Vient ensuite le tour de la mère, laissée seule dans le cadre afin de bouillir dans le chaudron de la faute que la voix off du jugement recouvre de la chape d'un fondu au noir quand ça l'enchante. Il faut couper vite et court et la faute, on n'y échappera pas, aucun mot ne sera le bon, tous ceux qui viendront seront les plus inappropriés. La demande de justice est de pure forme, seule la faute inexpiable fait trépigner. L'ancien compagnon a droit, lui, à deux circonstances atténuantes. Lui-même a été violé et il a très tôt reconnu le génie littéraire de sa juge. Quant à leur fille, elle sauve sa peau en se déclarant le sujet du royaume du trauma maternel. Celui des terres vaines d'une reine à la pêche de tous les coupables et innocents barbotant dans le même vivier de réversibilité et de ressentiment.

 

 

 

 

 

Les bourreaux gagnent toujours

 

 

 

 

 

On en revient au bourreau du bourreau, le père violeur et incestueux qui aura également donné naissance au monstre qui assure le gardiennage de son mythe.

 

 

 

C'est là sa terrifiante victoire quand sa victime ne parle plus que de lui en faisant parler les autres afin qu'ils s'exécutent et fassent de même. Le malheur est infini, y compris pour celle qui en a déjà tiré de si grands profits. C'est la même histoire que celle de l'adaptation en cinéma du Consentement de Vanessa Springora, repu des saloperies de Gabriel Matzneff.

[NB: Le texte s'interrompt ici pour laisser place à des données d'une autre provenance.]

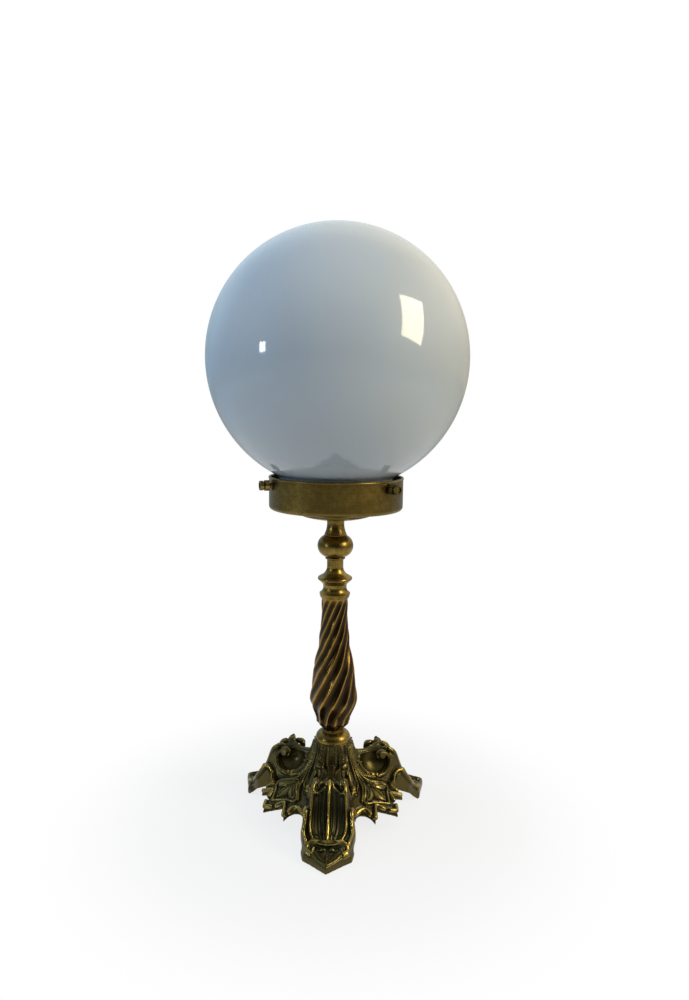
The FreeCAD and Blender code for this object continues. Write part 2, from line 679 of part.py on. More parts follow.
def globe():
    """Blown opal globe with a short neck and a thickened lip."""
    foot_z = GLOBE_Z
    fillet_r = GLOBE_NECK_R + GLOBE_FILLET_R
    reach = GLOBE_R + GLOBE_FILLET_R
    drop = math.sqrt(reach ** 2 - fillet_r ** 2)
    centre_z = GALLERY_TOP_Z - GLOBE_SINK + drop
    fillet_z = centre_z - drop
    join_r = fillet_r * GLOBE_R / reach
    join_z = centre_z - drop * GLOBE_R / reach
    turn = math.atan2(join_z - fillet_z, fillet_r - join_r) / 2
    inner_r = GLOBE_R - GLASS_T
    inner_fillet_r = GLOBE_FILLET_R + GLASS_T
    neck_bore = GLOBE_NECK_R - GLASS_T
    inner_join_r = fillet_r * inner_r / reach
    inner_join_z = centre_z - drop * inner_r / reach
    return (Outline(neck_bore, foot_z)
            .line(GLOBE_LIP_R - 1.4, foot_z)
            .arc((GLOBE_LIP_R, foot_z + GLOBE_LIP_H / 2), (GLOBE_LIP_R - 1.2, foot_z + GLOBE_LIP_H))
            .line(GLOBE_NECK_R, foot_z + GLOBE_LIP_H + 2)
            .line(GLOBE_NECK_R, fillet_z)
            .arc((fillet_r - GLOBE_FILLET_R * math.cos(turn), fillet_z + GLOBE_FILLET_R * math.sin(turn)),
                 (join_r, join_z))
            .arc((GLOBE_R, centre_z), (0, centre_z + GLOBE_R))
            .line(0, centre_z + inner_r)
            .arc((inner_r, centre_z), (inner_join_r, inner_join_z))
            .arc((fillet_r - inner_fillet_r * math.cos(turn), fillet_z + inner_fillet_r * math.sin(turn)),
                 (neck_bore, fillet_z))
            .turned())


# --- centre tube and its fixings --------------------------------------------------------------
def centre_tube():
    return ring(TUBE_R, TUBE_BORE_R, TUBE_Z, TUBE_TOP_Z - TUBE_Z)


def base_washer():
    return ring(WASHER_R, FIT_R, WASHER_Z, WASHER_T)


def earth_tag():
    """Ring tag for the earth wire, its tail bent down beside the nut."""
    tail_x = NUT_FLATS / math.sqrt(3) + BODY_GAP
    tail = Part.makeBox(TAG_T, TAG_W, TAG_LENGTH,
                        FreeCAD.Vector(tail_x, -TAG_W / 2, TAG_Z + TAG_T - TAG_LENGTH))
    arm = Part.makeBox(tail_x + TAG_T - FIT_R, TAG_W, TAG_T, FreeCAD.Vector(FIT_R, -TAG_W / 2, TAG_Z))
    eye = disc(TAG_R, TAG_Z, TAG_T)
    return bored(eye.multiFuse([arm, tail]), FIT_R)


def base_nut():
    return bored(hexagon(NUT_FLATS, NUT_Z, NUT_T), TUBE_R + THREAD_GAP)


def cord_bush():
    """Plastic bush in the lower end of the tube, where the cord goes in."""
    flange = disc(BUSH_FLANGE_R, TUBE_Z - BUSH_FLANGE_T, BUSH_FLANGE_T)
    shank = disc(TUBE_BORE_R - THREAD_GAP, TUBE_Z - EPS, BUSH_SHANK)
    return bored(flange.fuse(shank), BUSH_BORE_R)


def gallery_washer():
    return ring(TOP_WASHER_R, FIT_R, TOP_WASHER_Z, TOP_WASHER_T)


def gallery_locknut():
    return bored(hexagon(LOCKNUT_FLATS, LOCKNUT_Z, LOCKNUT_T), TUBE_R + THREAD_GAP)


# --- lampholder -------------------------------------------------------------------------------
def holder_cap():
    """Domed brass cap of the lampholder, screwed on the tube."""
    outside = (Outline(0, HOLDER_Z)
               .line(HOLDER_BOSS_R, HOLDER_Z)
               .line(HOLDER_BOSS_R, HOLDER_Z + 6)
               .arc((HOLDER_R - 3.4, HOLDER_Z + 9.4), (HOLDER_R, HOLDER_Z + 15))
               .line(HOLDER_R, SHELL_Z)
               .line(0, SHELL_Z)
               .turned())
    bore_r = HOLDER_R - HOLDER_WALL
    inside = (Outline(0, HOLDER_Z + TUBE_TOP_ENGAGE)
              .line(HOLDER_BOSS_R - 1, HOLDER_Z + TUBE_TOP_ENGAGE)
              .arc((bore_r - 3.2, HOLDER_Z + 10.6), (bore_r, HOLDER_Z + 15.6))
              .line(bore_r, SHELL_Z + 1)
              .line(0, SHELL_Z + 1)
              .turned())
    return bored(outside.cut(inside), TUBE_R + THREAD_GAP)


def holder_shell():
    """Outer shell of the lampholder, its mouth turned in over the screw shell."""
    tube = ring(HOLDER_R, HOLDER_R - HOLDER_WALL, SHELL_Z, HOLDER_SHELL_H)
    mouth_r = SCREW_SHELL_BORE_R + SCREW_SHELL_WALL + 1.2
    mouth = ring(HOLDER_R - HOLDER_WALL / 2, mouth_r, SHELL_TOP_Z - HOLDER_WALL, HOLDER_WALL)
    return tube.fuse(mouth)


def shade_ring():
    """Knurled ring on the shell's thread."""
    z = SHELL_Z + HOLDER_SHELL_H * 0.35
    body = ring(HOLDER_R + 1.3, HOLDER_R + THREAD_GAP, z, HOLDER_RING_H)
    flange = ring(HOLDER_RING_R, HOLDER_R + THREAD_GAP, z, 1.6)
    return body.fuse(flange)


def holder_core():
    """Porcelain core that carries the contacts, resting inside the cap."""
    radius = HOLDER_R - HOLDER_WALL - BODY_GAP
    core = disc(radius, CORE_Z + 4, CORE_H - 4).fuse(disc(radius - 6, CORE_Z, CORE_H))
    core = core.cut(disc(CORE_POCKET_R, CORE_TOP_Z - CORE_POCKET_DEPTH, CORE_POCKET_DEPTH + 1))
    for side in (1, -1):
        core = core.cut(Part.makeCylinder(TERMINAL_R, TERMINAL_L,
                                          FreeCAD.Vector(side * TERMINAL_OFFSET, 0, CORE_Z)))
    return core


def screw_shell():
    """Threaded brass shell that takes the bulb's cap."""
    outer_r = SCREW_SHELL_BORE_R + SCREW_SHELL_WALL
    shell = ring(outer_r, SCREW_SHELL_BORE_R, SCREW_SHELL_Z, SCREW_SHELL_H)
    floor = ring(outer_r, CORE_POCKET_R + 1, SCREW_SHELL_Z, SCREW_SHELL_WALL)
    return shell.fuse(floor)


def centre_contact():
    """Bent spring strip in the core's pocket, under the bulb's tip."""
    floor_z = CORE_TOP_Z - CORE_POCKET_DEPTH
    half = SPRING_L / 2
    strip = (Outline(-half, floor_z)
             .line(half, floor_z)
             .line(half, floor_z + SPRING_T)
             .line(-half + 4, floor_z + SPRING_T)
             .line(2, floor_z + SPRING_RISE)
             .line(2, floor_z + SPRING_RISE + SPRING_T)
             .line(-half + 3, floor_z + 2 * SPRING_T)
             .line(-half, floor_z + 2 * SPRING_T))
    return strip.slab(SPRING_W / 2)


def terminal_screws():
    screws = []
    for side in (1, -1):
        place = FreeCAD.Vector(side * TERMINAL_OFFSET, 0, CORE_Z - 1.4)
        shank = Part.makeCylinder(TERMINAL_R - THREAD_GAP, TERMINAL_L, place)
        head = Part.makeCylinder(TERMINAL_R + 1.0, 1.4, place)
        screws.append(shank.fuse(head))
    return Part.makeCompound(screws)


# --- bulb -------------------------------------------------------------------------------------
def bulb_glass():
    """Blown glass of the bulb, its neck cemented in the cap."""
    centre_z = BULB_TOP_Z - BULB_R
    foot_z = BULB_GLASS_Z - BULB_SEAT
    neck_r = BULB_CAP_R - BULB_CAP_WALL - THREAD_GAP
    tangent = math.radians(BULB_SHOULDER_ANGLE)
    throat_z = BULB_GLASS_Z + 9

    def shoulder(radius):
        return radius * math.cos(tangent), centre_z - radius * math.sin(tangent)

    inner_r = BULB_R - BULB_GLASS_T
    return (Outline(neck_r - BULB_GLASS_T, foot_z)
            .line(neck_r, foot_z)
            .line(neck_r, BULB_GLASS_Z)
            .spline((BULB_NECK_R, throat_z), shoulder(BULB_R))
            .arc((BULB_R, centre_z), (0, BULB_TOP_Z))
            .line(0, BULB_TOP_Z - BULB_GLASS_T)
            .arc((inner_r, centre_z), shoulder(inner_r))
            .spline((BULB_NECK_R - BULB_GLASS_T, throat_z), (neck_r - BULB_GLASS_T, BULB_GLASS_Z))
            .turned())


def bulb_cap():
    """Screw cap of the bulb, a thin shell closed by its glass insulator."""
    shell = ring(BULB_CAP_R, BULB_CAP_R - BULB_CAP_WALL, BULB_CAP_Z, BULB_CAP_H)
    floor = ring(BULB_CAP_R, BULB_TIP_R + 1, BULB_CAP_Z, 0.6)
    return shell.fuse(floor)


def bulb_insulator():
    return (Outline(0, BULB_Z + BULB_TIP_H)
            .line(BULB_TIP_R, BULB_Z + BULB_TIP_H)
            .line(BULB_CAP_R - 1.5, BULB_CAP_Z)
            .line(BULB_TIP_R + 1 - THREAD_GAP, BULB_CAP_Z)
            .line(BULB_TIP_R + 1 - THREAD_GAP, BULB_CAP_Z + 2)
            .line(0, BULB_CAP_Z + 2)
            .turned())


def bulb_tip():
    return disc(BULB_TIP_R, BULB_Z, BULB_TIP_H)


def bulb_stem():
    """Glass stem inside the bulb, standing on the insulator."""
    foot_z = BULB_CAP_Z + 2
    top_z = BULB_GLASS_Z + STEM_H
    return Part.makeCone(STEM_R, STEM_TOP_R, top_z - foot_z, FreeCAD.Vector(0, 0, foot_z))


def bulb_filament():
    """Two leads that spread from the stem and the filament wire across them."""
    root_z = BULB_GLASS_Z + STEM_H
    top_z = root_z + FILAMENT_RISE
    wires = []
    for side in (1, -1):
        root = FreeCAD.Vector(side * (STEM_TOP_R - FILAMENT_R), 0, root_z)
        end = FreeCAD.Vector(side * FILAMENT_SPREAD, 0, top_z)
        wires.append(Part.makeCylinder(FILAMENT_R, (end - root).Length, root, end - root))
    across = Part.makeCylinder(FILAMENT_R, 2 * FILAMENT_SPREAD,
                               FreeCAD.Vector(-FILAMENT_SPREAD, 0, top_z), FreeCAD.Vector(1, 0, 0))
    return across.multiFuse(wires).cut(bulb_stem())


# --- the lamp ---------------------------------------------------------------------------------
def lamp():
    """Every piece of the lamp by name."""
    pieces = {
        "base_casting": base_casting(),
        "base_washer": base_washer(),
        "earth_tag": earth_tag(),
        "base_nut": base_nut(),
        "cord_bush": cord_bush(),
        "centre_tube": centre_tube(),
        "base_collar": base_collar(),
        "twisted_column": twisted_column(),
        "ferrule": ferrule(),
        "disc_collar": disc_collar(),
        "ball_knop": ball_knop(),
        "gallery_saucer": gallery_saucer(),
        "gallery": gallery(),
        "screw_nuts": screw_nuts(),
        "gallery_washer": gallery_washer(),
        "gallery_locknut": gallery_locknut(),
        "holder_cap": holder_cap(),
        "holder_shell": holder_shell(),
        "shade_ring": shade_ring(),
        "holder_core": holder_core(),
        "screw_shell": screw_shell(),
        "centre_contact": centre_contact(),
        "terminal_screws": terminal_screws(),
        "globe": globe(),
        "bulb_glass": bulb_glass(),
        "bulb_cap": bulb_cap(),
        "bulb_insulator": bulb_insulator(),
        "bulb_tip": bulb_tip(),
        "bulb_stem": bulb_stem(),
        "bulb_filament": bulb_filament(),
    }
    for number, azimuth in enumerate(screw_azimuths(), start=1):
        pieces["thumb_screw_%d" % number] = thumb_screw(azimuth)
    return pieces


os.makedirs("parts", exist_ok=True)
for name, shape in lamp().items():
    shape.exportStep("parts/%s.step" % name)
    print("%-16s solids %d valid %s volume %.0f" % (name, len(shape.Solids), shape.isValid(), shape.Volume))
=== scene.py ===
import json
import logging
import math
from dataclasses import dataclass, field
from enum import Enum
from typing import Any, Callable, Sequence, Union

import bmesh
import bpy
import numpy as np
from bpy.types import Material, Mesh, Node, NodeSocket, NodeTree, Object
from mathutils import Matrix, Quaternion, Vector
from mathutils.bvhtree import BVHTree
from mathutils.kdtree import KDTree

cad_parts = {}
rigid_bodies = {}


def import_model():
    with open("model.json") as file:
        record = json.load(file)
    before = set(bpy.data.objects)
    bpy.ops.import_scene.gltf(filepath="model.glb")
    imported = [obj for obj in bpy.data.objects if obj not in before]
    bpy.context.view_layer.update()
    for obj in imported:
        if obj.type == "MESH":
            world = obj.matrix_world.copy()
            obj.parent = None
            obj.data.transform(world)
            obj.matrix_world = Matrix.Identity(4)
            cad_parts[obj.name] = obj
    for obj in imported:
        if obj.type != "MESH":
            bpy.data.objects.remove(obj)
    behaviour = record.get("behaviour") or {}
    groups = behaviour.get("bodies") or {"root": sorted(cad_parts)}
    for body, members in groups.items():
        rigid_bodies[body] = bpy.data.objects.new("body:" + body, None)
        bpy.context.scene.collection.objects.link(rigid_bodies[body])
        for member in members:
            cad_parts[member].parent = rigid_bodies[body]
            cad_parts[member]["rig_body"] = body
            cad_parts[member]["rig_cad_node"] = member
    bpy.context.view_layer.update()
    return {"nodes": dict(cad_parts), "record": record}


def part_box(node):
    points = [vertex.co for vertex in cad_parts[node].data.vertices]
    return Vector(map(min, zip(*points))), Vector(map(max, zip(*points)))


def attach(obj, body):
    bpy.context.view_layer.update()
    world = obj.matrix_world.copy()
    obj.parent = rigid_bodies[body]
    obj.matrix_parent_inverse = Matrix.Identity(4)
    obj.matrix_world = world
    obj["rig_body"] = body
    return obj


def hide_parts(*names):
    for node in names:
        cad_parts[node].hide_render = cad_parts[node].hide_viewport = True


MM = 0.001
FEET = 3
FOOT_STEP = 360.0 / FEET
FIRST_FOOT = -90.0
Colour = tuple[float, float, float]
Plan = tuple[float, float]
Point = tuple[float, float, float]

log = logging.getLogger("glass_globe_lamp")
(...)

Les bourreaux gagnent toujours en effet quand leur jouissance devient ce à partir de quoi celle des autres devra se synchroniser.

 

 

 

La jouissance des auto-aveuglements fait oublier aux victimes ainsi qu'à leurs valets qu'ils peuvent à leur corps défendant s'en faire les relais. L'avocat de la juge et partie est d'ailleurs présent pour le lui rappeler puisqu'il gage ses émoluments à arguer que la victime d'un tort particulier travaille en réalité pour l'intérêt général.

 

 

 

 

 

Il y a justice et justice

 

 

 

 

 

Soudain, un coup de théâtre : la belle-mère porte plainte pour violation de domicile et agression verbale. Personne n'ose dire à la juge et partie qu'hurler qu'elle va la tuer pourrait la desservir. Il faut dire aussi qu'elle n'en est plus à une plainte près, qui est la rançon réitérée des faveurs de l'autofiction. C'est la malhonnêteté du montage express de ses passages télévisés où les railleurs cyniques ont dans les faits roulé pour faire exploser dès le lendemain le chiffre de vente de ses oukases.

 

 

 

Surtout la belle-mère n'a pas compris qu'il y avait deux justices et si l'une a pour finitude les règles du droit, l'autre est infinie comme la « justice sans limites » de Georges Bush jr. exigeant que le monde arabo-musulman souffre la rétribution des attaques terroristes du 11 septembre. Le fond de cette histoire est antique, il faut le lui reconnaître, harpies, furies, érinyes, etc. Quelque chose de la « sauvagerie maternelle » (Anne Dufourmantelle) qui imprègne tant Les Oiseaux (1963) d'Alfred Hitchcock et que l'on retrouverait encore ici dans Une famille, même si rabougri par l'étiage nombriliste, ce trou où l'on croit voir MOI alors qu'il revient au placenta.

 

 

 

 

 

En attendant les Euménides

 

 

 

 

 

Le reste se partagera entre piqûres de rappel nostalgique d'archives en vidéo analogique, auto-célébration par la bouche laudative des autres à l'exemple du critique Arnaud Viviant et passage dans les îles avec l'invitation faite à l'amant d'entrer dans le champ pour que l'on profite de l'exotisme de l'éphèbe. On pense alors un peu aux nouvelles de Dany Laferrière dont Laurent Cantet s'est inspiré pour Vers le sud (2005). On songe surtout à Paradis : Amour (2012) d'Ulrich Seidl.

 

 

 

Une dernière crainte : que nous aussi soyons tributaires de la faute universelle en raison de ce que nous venons d'écrire, avec le risque de subir les foudres de la victime du tort absolu. Une idée certaine de l'enfer sur terre quand règnent Alecto, Misiphone et Mégère, le trio d'Érinyes lancées sans reste aux trousses de tous les Oreste, fautifs de ne pas opiner du chef. Il est vrai qu'Athéna manque toujours à l'appel pour inviter les Érinyes à se faire Euménides.